Given exercise –
Reproduce verbatim the lines up to and including the one with "return Pos(*middle) * Box(*size)", starting from the first.

Raw data –
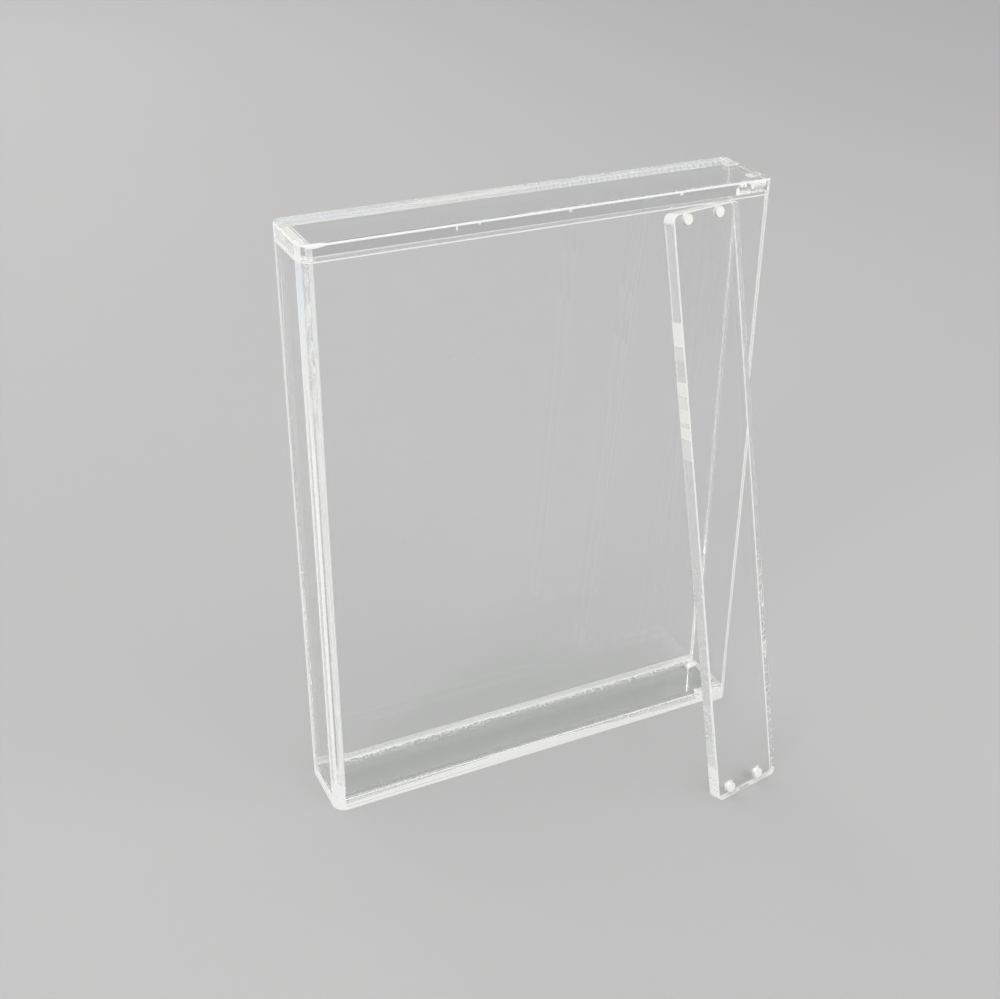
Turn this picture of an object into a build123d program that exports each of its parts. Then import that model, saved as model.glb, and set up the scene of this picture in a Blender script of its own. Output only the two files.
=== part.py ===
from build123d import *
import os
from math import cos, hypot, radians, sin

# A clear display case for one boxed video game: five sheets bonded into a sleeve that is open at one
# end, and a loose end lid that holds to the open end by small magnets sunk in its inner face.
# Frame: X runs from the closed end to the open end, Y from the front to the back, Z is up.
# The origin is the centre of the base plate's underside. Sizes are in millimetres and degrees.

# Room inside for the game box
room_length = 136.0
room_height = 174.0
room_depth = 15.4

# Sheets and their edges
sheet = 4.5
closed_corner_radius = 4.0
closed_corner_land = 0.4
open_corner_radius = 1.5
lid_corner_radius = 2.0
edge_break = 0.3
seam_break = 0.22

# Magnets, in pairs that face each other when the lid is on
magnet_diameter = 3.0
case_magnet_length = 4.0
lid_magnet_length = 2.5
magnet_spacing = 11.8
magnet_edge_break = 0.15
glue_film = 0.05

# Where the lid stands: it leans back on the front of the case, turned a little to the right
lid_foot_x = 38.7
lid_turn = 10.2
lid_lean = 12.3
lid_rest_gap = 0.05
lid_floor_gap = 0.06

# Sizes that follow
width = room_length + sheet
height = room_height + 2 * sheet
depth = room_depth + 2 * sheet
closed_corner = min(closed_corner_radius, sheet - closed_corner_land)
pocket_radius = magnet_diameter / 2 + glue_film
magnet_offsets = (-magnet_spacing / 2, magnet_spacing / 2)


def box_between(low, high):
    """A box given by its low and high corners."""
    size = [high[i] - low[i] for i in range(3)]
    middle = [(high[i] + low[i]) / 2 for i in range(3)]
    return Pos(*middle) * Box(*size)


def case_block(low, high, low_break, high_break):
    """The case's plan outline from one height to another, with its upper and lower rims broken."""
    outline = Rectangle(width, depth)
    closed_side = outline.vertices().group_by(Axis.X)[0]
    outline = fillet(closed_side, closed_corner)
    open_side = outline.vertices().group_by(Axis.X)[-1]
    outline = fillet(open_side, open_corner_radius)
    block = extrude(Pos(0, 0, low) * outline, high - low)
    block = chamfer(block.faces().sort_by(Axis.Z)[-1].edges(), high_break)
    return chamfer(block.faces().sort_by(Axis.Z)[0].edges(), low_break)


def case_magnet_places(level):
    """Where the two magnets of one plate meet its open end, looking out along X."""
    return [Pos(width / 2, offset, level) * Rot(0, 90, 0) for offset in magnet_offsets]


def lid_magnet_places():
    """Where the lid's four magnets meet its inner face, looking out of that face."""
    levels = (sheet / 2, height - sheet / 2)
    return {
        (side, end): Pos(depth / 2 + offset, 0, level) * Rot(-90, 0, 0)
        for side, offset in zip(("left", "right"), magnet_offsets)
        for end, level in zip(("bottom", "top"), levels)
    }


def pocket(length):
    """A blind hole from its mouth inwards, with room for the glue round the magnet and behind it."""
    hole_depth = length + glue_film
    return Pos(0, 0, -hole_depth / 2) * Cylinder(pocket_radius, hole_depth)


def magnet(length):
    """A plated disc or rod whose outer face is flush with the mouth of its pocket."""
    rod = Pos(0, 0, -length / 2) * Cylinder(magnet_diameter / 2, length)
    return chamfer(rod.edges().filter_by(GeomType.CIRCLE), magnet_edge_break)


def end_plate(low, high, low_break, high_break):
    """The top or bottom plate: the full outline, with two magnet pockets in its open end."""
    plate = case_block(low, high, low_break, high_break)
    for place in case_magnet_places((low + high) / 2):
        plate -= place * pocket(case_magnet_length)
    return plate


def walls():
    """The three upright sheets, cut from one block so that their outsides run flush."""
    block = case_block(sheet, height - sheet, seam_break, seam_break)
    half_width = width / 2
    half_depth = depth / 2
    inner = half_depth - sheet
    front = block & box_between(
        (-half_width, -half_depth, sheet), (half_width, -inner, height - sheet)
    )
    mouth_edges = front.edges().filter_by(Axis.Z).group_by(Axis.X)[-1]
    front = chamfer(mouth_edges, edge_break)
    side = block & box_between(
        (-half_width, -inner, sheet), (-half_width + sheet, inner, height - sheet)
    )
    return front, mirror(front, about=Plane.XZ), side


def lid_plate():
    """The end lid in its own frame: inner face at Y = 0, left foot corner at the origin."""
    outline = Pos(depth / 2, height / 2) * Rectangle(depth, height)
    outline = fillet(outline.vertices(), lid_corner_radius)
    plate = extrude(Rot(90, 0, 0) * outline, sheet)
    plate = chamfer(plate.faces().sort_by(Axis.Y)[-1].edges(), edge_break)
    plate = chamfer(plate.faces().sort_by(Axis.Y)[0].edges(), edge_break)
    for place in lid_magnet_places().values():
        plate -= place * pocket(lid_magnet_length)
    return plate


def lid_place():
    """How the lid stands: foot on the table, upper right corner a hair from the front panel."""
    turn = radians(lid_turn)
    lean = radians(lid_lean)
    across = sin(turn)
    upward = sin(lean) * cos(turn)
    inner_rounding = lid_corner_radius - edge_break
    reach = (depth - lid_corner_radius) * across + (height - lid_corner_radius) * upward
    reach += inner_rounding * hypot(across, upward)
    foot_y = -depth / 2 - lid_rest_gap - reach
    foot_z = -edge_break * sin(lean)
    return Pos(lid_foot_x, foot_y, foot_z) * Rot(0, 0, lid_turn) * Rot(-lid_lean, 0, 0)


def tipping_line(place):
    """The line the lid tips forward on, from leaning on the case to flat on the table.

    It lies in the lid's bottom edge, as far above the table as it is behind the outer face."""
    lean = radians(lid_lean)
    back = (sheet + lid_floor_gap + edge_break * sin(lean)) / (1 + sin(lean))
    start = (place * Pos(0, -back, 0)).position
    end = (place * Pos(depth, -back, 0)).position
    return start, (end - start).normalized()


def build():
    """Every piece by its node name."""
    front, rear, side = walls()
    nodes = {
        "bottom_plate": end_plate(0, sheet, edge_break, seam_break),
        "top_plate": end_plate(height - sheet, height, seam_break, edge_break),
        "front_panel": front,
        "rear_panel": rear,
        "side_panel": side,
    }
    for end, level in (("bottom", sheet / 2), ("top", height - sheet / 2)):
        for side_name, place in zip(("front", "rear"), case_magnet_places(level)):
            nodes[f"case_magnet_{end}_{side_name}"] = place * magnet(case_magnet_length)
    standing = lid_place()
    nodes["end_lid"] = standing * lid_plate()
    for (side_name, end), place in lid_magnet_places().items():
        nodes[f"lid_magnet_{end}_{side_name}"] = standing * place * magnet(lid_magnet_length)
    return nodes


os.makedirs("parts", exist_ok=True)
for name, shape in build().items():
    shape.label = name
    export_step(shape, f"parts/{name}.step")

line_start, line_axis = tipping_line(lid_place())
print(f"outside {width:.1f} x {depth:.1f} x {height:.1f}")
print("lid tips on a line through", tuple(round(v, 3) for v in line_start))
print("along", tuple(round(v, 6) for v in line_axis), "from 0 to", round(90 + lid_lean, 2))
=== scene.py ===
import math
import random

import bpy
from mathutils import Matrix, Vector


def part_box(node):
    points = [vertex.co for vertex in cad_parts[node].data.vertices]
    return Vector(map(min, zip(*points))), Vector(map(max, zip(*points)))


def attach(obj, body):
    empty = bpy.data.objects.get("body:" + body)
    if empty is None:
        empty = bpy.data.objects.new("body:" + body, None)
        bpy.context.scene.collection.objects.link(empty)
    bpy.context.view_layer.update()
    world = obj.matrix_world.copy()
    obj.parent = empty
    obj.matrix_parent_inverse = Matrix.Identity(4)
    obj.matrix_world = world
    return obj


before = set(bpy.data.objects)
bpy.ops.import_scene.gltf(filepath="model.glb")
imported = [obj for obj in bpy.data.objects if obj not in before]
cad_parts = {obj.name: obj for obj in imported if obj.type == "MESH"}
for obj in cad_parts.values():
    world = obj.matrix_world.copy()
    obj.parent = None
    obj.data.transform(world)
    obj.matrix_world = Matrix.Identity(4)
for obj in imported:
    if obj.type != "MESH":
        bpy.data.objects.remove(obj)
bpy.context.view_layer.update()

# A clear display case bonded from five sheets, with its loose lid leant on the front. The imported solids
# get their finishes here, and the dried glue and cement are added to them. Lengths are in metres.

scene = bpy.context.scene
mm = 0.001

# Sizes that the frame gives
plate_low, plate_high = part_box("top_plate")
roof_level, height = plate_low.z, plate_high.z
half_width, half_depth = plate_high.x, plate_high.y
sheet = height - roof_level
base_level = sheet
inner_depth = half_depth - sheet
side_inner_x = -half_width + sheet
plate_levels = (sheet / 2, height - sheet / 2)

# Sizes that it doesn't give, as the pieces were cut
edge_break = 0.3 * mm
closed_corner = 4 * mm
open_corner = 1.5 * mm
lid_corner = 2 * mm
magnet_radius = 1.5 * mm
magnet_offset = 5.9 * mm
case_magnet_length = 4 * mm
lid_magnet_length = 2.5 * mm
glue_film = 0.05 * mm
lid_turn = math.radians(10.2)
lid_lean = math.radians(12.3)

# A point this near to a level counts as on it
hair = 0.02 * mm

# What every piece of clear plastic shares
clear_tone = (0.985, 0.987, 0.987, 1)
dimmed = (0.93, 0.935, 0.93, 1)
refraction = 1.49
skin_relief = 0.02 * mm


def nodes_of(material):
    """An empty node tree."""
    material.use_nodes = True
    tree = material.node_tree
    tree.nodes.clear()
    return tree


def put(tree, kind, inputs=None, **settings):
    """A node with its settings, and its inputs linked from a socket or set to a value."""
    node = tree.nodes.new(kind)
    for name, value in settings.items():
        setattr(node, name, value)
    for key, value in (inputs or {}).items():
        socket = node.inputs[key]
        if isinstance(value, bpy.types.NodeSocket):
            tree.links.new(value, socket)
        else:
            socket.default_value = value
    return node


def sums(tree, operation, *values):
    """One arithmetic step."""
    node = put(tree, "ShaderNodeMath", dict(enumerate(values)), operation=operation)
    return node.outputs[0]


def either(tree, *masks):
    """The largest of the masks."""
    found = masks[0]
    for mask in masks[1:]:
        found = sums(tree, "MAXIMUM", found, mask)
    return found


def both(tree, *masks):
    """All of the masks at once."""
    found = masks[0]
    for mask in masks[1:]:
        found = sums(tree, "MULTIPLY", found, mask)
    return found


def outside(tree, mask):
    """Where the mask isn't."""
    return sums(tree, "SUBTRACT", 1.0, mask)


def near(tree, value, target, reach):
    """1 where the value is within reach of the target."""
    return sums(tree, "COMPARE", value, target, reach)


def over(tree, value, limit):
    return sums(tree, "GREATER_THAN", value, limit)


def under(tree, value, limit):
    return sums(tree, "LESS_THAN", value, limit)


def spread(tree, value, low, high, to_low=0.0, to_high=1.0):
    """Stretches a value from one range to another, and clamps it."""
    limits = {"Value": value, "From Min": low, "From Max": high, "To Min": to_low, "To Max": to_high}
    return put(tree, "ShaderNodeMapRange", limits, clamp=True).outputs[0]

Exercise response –
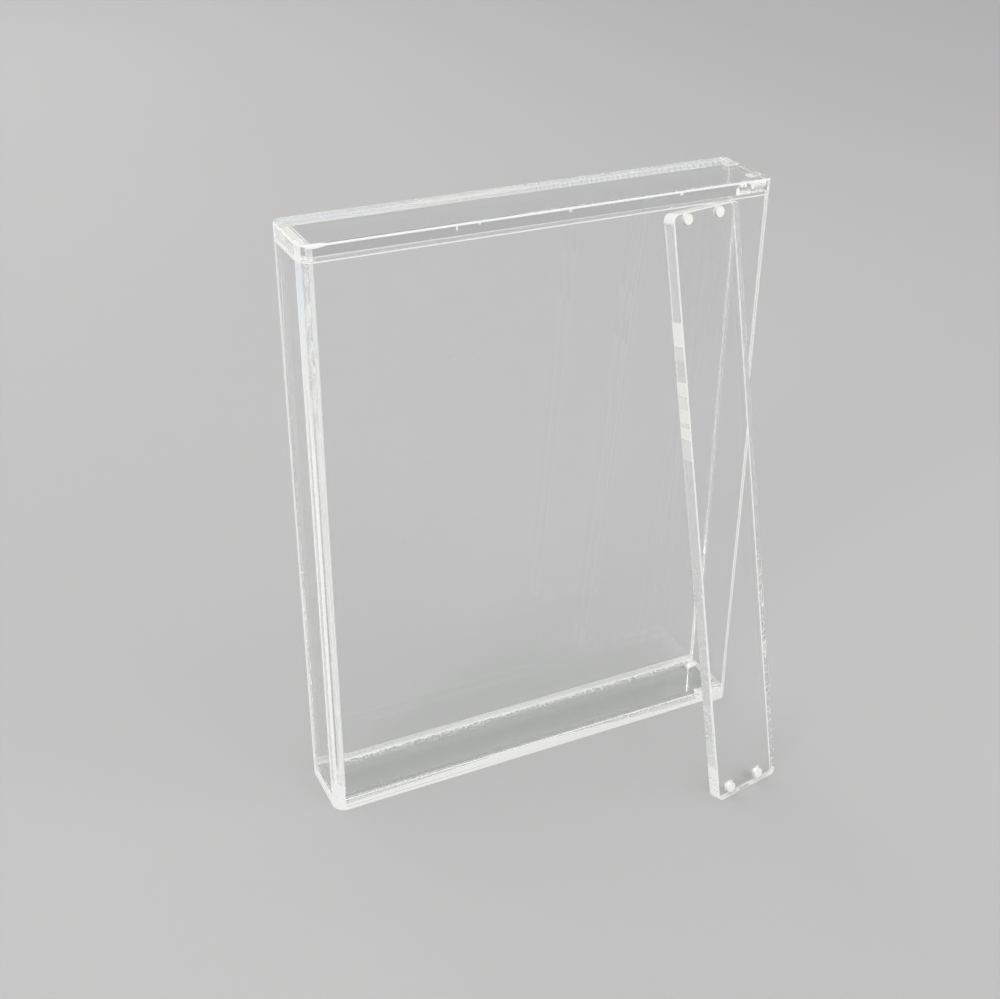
Turn this picture of an object into a build123d program that exports each of its parts. Then import that model, saved as model.glb, and set up the scene of this picture in a Blender script of its own. Output only the two files.
=== part.py ===
from build123d import *
import os
from math import cos, hypot, radians, sin

# A clear display case for one boxed video game: five sheets bonded into a sleeve that is open at one
# end, and a loose end lid that holds to the open end by small magnets sunk in its inner face.
# Frame: X runs from the closed end to the open end, Y from the front to the back, Z is up.
# The origin is the centre of the base plate's underside. Sizes are in millimetres and degrees.

# Room inside for the game box
room_length = 136.0
room_height = 174.0
room_depth = 15.4

# Sheets and their edges
sheet = 4.5
closed_corner_radius = 4.0
closed_corner_land = 0.4
open_corner_radius = 1.5
lid_corner_radius = 2.0
edge_break = 0.3
seam_break = 0.22

# Magnets, in pairs that face each other when the lid is on
magnet_diameter = 3.0
case_magnet_length = 4.0
lid_magnet_length = 2.5
magnet_spacing = 11.8
magnet_edge_break = 0.15
glue_film = 0.05

# Where the lid stands: it leans back on the front of the case, turned a little to the right
lid_foot_x = 38.7
lid_turn = 10.2
lid_lean = 12.3
lid_rest_gap = 0.05
lid_floor_gap = 0.06

# Sizes that follow
width = room_length + sheet
height = room_height + 2 * sheet
depth = room_depth + 2 * sheet
closed_corner = min(closed_corner_radius, sheet - closed_corner_land)
pocket_radius = magnet_diameter / 2 + glue_film
magnet_offsets = (-magnet_spacing / 2, magnet_spacing / 2)


def box_between(low, high):
    """A box given by its low and high corners."""
    size = [high[i] - low[i] for i in range(3)]
    middle = [(high[i] + low[i]) / 2 for i in range(3)]
    return Pos(*middle) * Box(*size)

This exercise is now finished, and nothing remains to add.